There are other stereo recording techniques such as M/S and Blumlein which I won’t discuss here.

Generalising, I would say that stereo recording techniques provide more realistic sounding results than stereo images created during mixing. That being said, what works best in any given situation is of course completely at the discretion of the engineer and will depend on his or her artistic goals.

Mixing in Surround

Now what about surround? Obviously, the panning of mono sources in a standard 5.1 (or X.Y) surround-sound mixing environment works very similarly to the way it works in stereo. It gets more complex of course, as the panner has to divide signals between more speakers, and you now have a three dimensional sound field with both an x and a y-axel, rather than just a simple two dimensional field between the left and right speaker. Panning through delay works too (with the above mentioned limitations), and naturally, the two can be combined.

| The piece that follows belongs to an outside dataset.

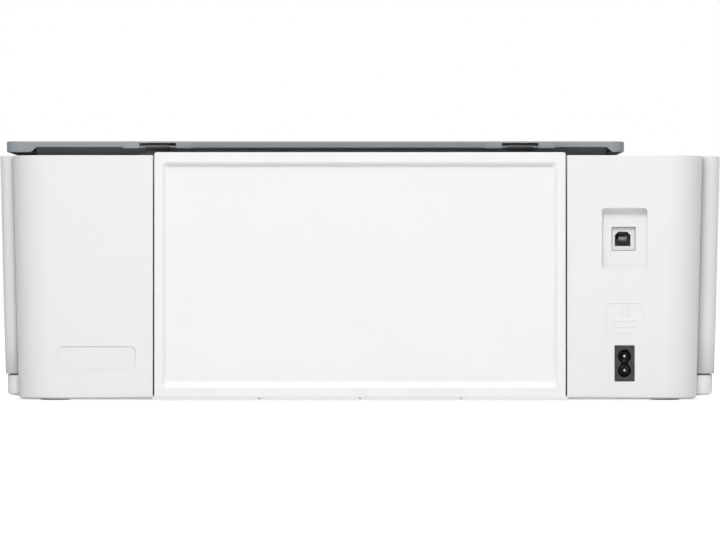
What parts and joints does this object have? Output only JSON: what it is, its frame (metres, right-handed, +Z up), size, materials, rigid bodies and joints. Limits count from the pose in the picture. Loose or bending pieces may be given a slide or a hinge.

There are issues with mixing this way though. Since the same signal gets sent to many speakers (which is what happens with the surround-sound panners that are built into most DAW software digital or analog consoles capable of surround-sound mixing), the location of the listener becomes very important. Unless he or she stays exactly in the center of the surround field, you’re going to end up with arrival time differences between the signals originating from the different speakers. And this time, these are not intentional differences, decided upon by the engineer, but rather, they depend upon the listener’s location, which of course, the engineer cannot control. The result is that pan positions change when the listener moves. This is true for stereo as well, but now there are more speakers reproducing the same signal, resulting in more comb filtering effects and ultimately a more cluttered and less clean-sounding listening experience.

There are also surround-sound recording techniques equivalent to the X/Y and ORTF methods using multiple microphones, sometimes combined into surround-sound microphones. These can be great, but they don’t leave much room for creative choices during mixing since the panning position for audio sources largely gets decided by how they were placed in the space where the recording took place. Sure, levels sent to the different surround speakers can be tweaked and manipulated during mixing, but only so much, because at some point, where the level gets too low or too high in some of the speakers, you loose the realistic feeling of the original recording, which defeats the purpose of having recorded that way in the first place.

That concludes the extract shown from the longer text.